Compter les esclaves. Le dénombrement de l’habitation-sucrerie Boyvin dite Beaumont, 1821.

Parmi les archives qui constituent le fonds de l’habitation Boyvin dite Beaumont, il existe un autre document, moins spectaculaire que le plan parcellaire de 1817 (voir le focus précédent) mais tout aussi caractéristique du régime servile. Cette pièce est purement administrative, parfaitement anodine au sein d’une société coloniale fondée sur l’esclavage mais elle est aujourd’hui d’une réelle rareté aux Antilles car ces pièces n’ont pas été conservées sous cette forme. Il s’agit d’un dénombrement d’esclaves, un document que les propriétaires d’esclaves devaient remplir chaque année sur un formulaire spécifique avant de le remettre à l’administration, cette liste permettant ensuite aux autorités de fixer le montant de la contribution due par les détenteurs d’esclaves. Il s’agit d’un impôt de capitation, payé par « tête d’esclave » déclarée.

Nous sommes en l’occurrence au mois de juillet 1821 et la liste des esclaves n’est pas dressée par le propriétaire de l’habitation Boyvin, Charles Théodore Boyvin, mais par son fondé de pouvoir, un nommé Jean-Baptiste Coudroy de Lauréal, lui-même propriétaire terrien dans le quartier du Moule.

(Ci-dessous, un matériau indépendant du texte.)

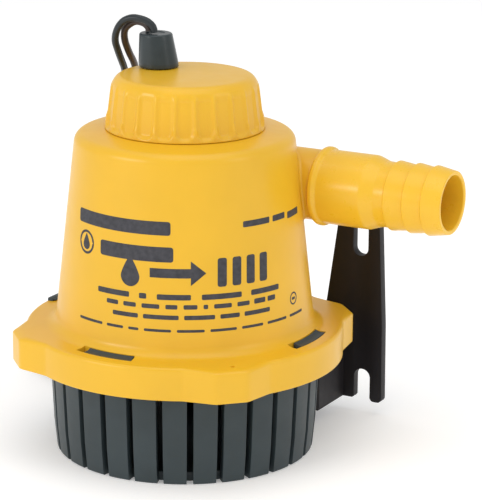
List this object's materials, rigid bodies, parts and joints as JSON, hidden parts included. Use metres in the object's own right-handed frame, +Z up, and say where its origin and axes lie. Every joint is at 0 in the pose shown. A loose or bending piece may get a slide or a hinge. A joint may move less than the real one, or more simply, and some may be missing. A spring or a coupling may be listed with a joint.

Originaire d’une famille arrivée à la Guadeloupe dès le milieu du XVIIe siècle, Charles Théodore Boyvin a quitté son île en 1819 et comme de nombreux autres propriétaires, il administre son habitation à distance, par l’entremise d’un représentant de confiance et d’un employé, un « géreur » chargé de faire fonctionner son habitation-sucrerie. Il s’agit de Pierre Benjamin, mentionné dans le dénombrement comme étant un libre de couleur. Coudroy de Lauréal et lui-même sont les deux seuls hommes libres rattachés à l’habitation Beaumont. Tous les autres sont des esclaves, au nombre de 201, répartis par âge et par sexe. La plus âgée s’appelle Jeanne, 85 ans, suivie de Louisonne, 84 ans. Le premier homme se dénomme Laurent, mais il est cité « pour mémoire » car il mort au cours de l’année, comme cinq autres esclaves. A l’inverse, Lauréal déclare plusieurs enfants dont les plus jeunes ont au plus un an. Leur présence est importante pour la perpétuation du système dans la mesure où la traite négrière vers les colonies françaises est interdite depuis 1817. Pour un propriétaire, faire naître des enfants sur son habitation est la solution la plus économique pour assurer le renouvellement de la force de travail de son atelier. Il n’a guère d’autre possibilité sinon d’acheter des esclaves auprès d’autres propriétaires ou de se procurer des esclaves « nouveaux », introduits illégalement dans la colonie. Nés dans la servitude, les enfants de l’habitation connaîtront sans doute la liberté en 1848 ; mais en 1821, ils ne le savent pas encore.

Les infirmes sont également mentionnés, au nombre de quatre, car leurs maîtres sont exemptés de l’imposition, à condition toutefois de pouvoir fournir un certificat médical délivré par une autorité médicale. Le formulaire précise que seuls les « esclaves mutilés, maniaques, ladres [atteints de la lèpre], perclus et aveugles » peuvent être considérés comme infirmes. En face de certains prénoms ou surnoms – les esclaves ne portent pas de noms de famille – figure la mention « divaguant » ou « divaguante ». Il s’agit en fait des esclaves marrons qui se sont enfuis, parfois depuis fort longtemps. Ils sont 5 à entrer dans cette catégorie, des hommes aussi bien que des femmes. Arlequin a 62 ans, Claire et Robertine ont respectivement 52 et 46 ans, tandis que Sophitte et Anne-Louise sont encore jeunes, 22 et 17 ans. Même lacunaires, ces informations sur l’âge ou l’origine ethnique sont précieuses pour mieux appréhender la vie de ces esclaves sur les habitations de la Guadeloupe. Les 200 esclaves de l’habitation Boyvin perdent ainsi un peu de leur anonymat, au milieu des 80 000 esclaves que compte la Guadeloupe à cette époque, qui travaillent notamment sur les 400 habitations-sucreries qui font la richesse de l’île et dont la plantation Boyvin fait partie. En 1835, 64 établissements de ce type sont recensés sur le territoire du Moule.

Arch. dép. Guadeloupe, 1 J 243, papiers de l’habitation Boyvin dite Beaumont.